▸ **Written instruction**
Copy out each line below that has the word "with" in it.

▸ **Supplied material**
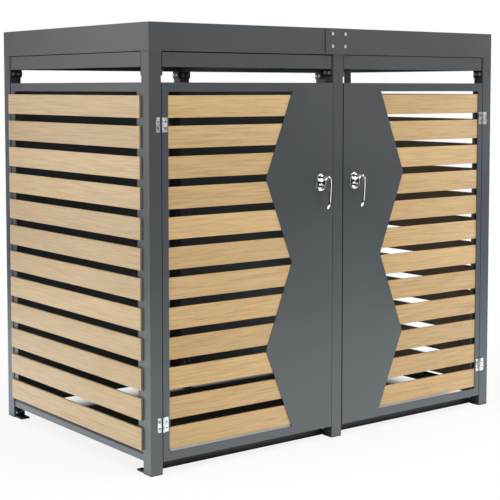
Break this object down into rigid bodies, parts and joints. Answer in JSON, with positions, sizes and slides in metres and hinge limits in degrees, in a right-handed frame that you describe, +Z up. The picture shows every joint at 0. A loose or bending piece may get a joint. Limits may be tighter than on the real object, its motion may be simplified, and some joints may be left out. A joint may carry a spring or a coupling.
{
  "type": "wheelie bin store",
  "caption": "Steel-framed wheelie bin store with a flat roof, slatted sides, and slatted hinged doors with a zigzag face sheet, lever handles and key locks.",
  "frame": {"origin": "on the ground at the centre of the ground anchor holes, under the middle of the frame", "axes": "+Z up, the doors face -Y, +X to the right of somebody facing the doors"},
  "size_m": [1.333, 0.88, 1.215],
  "materials": {
    "frame_paint": "satin",
    "black_paint": "satin",
    "dark_bolt": "satin",
    "zinc": "satin",
    "timber": "satin",
    "chrome": "polished",
    "key_brass": "satin"
  },
  "bodies": {
    "frame": {"post_front_left": "frame_paint", "post_front_mid": "frame_paint", "post_front_right": "frame_paint", "post_back_left": "frame_paint", "post_back_mid": "frame_paint", "post_back_right": "frame_paint", "top_rail_front_left": "frame_paint", "top_rail_front_right": "frame_paint", "top_rail_back_left": "frame_paint", "top_rail_back_right": "frame_paint", "top_rail_side_left": "frame_paint", "top_rail_mid": "frame_paint", "top_rail_side_right": "frame_paint", "roof_left": "frame_paint", "roof_right": "frame_paint", "roof_joint_plate_front": "frame_paint", "roof_joint_plate_back": "frame_paint", "back_panel_left": "frame_paint", "back_panel_right": "frame_paint", "back_tie_plate": "frame_paint", "side_frame_left": "frame_paint", "side_frame_right": "frame_paint", "rail_end_plates": "black_paint", "foot_brackets": "black_paint", "sill_left": "black_paint", "sill_right": "black_paint", "door_stop": "black_paint", "rail_end_bolts": "dark_bolt", "panel_bolts": "dark_bolt", "foot_bolts": "dark_bolt", "roof_joint_screws": "zinc", "hinge_pins": "zinc", "hinge_post_leaves_left": "zinc", "hinge_post_leaves_right": "zinc", "side_slats_left": "timber", "side_slats_right": "timber"},
    "left_door": {"left_door_face": "frame_paint", "left_door_slats": "timber", "left_door_battens": "frame_paint", "left_hinge_leaves": "zinc", "left_rose": "chrome", "left_lock_barrel": "chrome"},
    "left_handle": {"left_lever": "chrome", "left_spindle": "zinc", "left_cam": "zinc"},
    "left_key": {"left_key_plug": "key_brass"},
    "right_door": {"right_door_face": "frame_paint", "right_door_slats": "timber", "right_door_battens": "frame_paint", "right_hinge_leaves": "zinc", "right_rose": "chrome", "right_lock_barrel": "chrome"},
    "right_handle": {"right_lever": "chrome", "right_spindle": "zinc", "right_cam": "zinc"},
    "right_key": {"right_key_plug": "key_brass"}
  },
  "joints": [
    {"name": "left_door_hinge", "type": "hinge", "parent": "frame", "child": "left_door", "pos_m": [-0.6215, -0.419, 0.5405], "axis": [0, 0, 1], "range_deg": [-165, 0]},
    {"name": "left_handle_turn", "type": "hinge", "parent": "left_door", "child": "left_handle", "pos_m": [-0.066, -0.42, 0.78], "axis": [0, 1, 0], "range_deg": [0, 90]},
    {"name": "left_key_turn", "type": "hinge", "parent": "left_door", "child": "left_key", "pos_m": [-0.066, -0.42, 0.753], "axis": [0, 1, 0], "range_deg": [0, 90]},
    {"name": "right_door_hinge", "type": "hinge", "parent": "frame", "child": "right_door", "pos_m": [0.6215, -0.419, 0.5405], "axis": [0, 0, 1], "range_deg": [0, 165]},
    {"name": "right_handle_turn", "type": "hinge", "parent": "right_door", "child": "right_handle", "pos_m": [0.066, -0.42, 0.78], "axis": [0, 1, 0], "range_deg": [-90, 0]},
    {"name": "right_key_turn", "type": "hinge", "parent": "right_door", "child": "right_key", "pos_m": [0.066, -0.42, 0.753], "axis": [0, 1, 0], "range_deg": [-90, 0]}
  ]
}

▸ **Result**
Break this object down into rigid bodies, parts and joints. Answer in JSON, with positions, sizes and slides in metres and hinge limits in degrees, in a right-handed frame that you describe, +Z up. The picture shows every joint at 0. A loose or bending piece may get a joint. Limits may be tighter than on the real object, its motion may be simplified, and some joints may be left out. A joint may carry a spring or a coupling.
  "caption": "Steel-framed wheelie bin store with a flat roof, slatted sides, and slatted hinged doors with a zigzag face sheet, lever handles and key locks.",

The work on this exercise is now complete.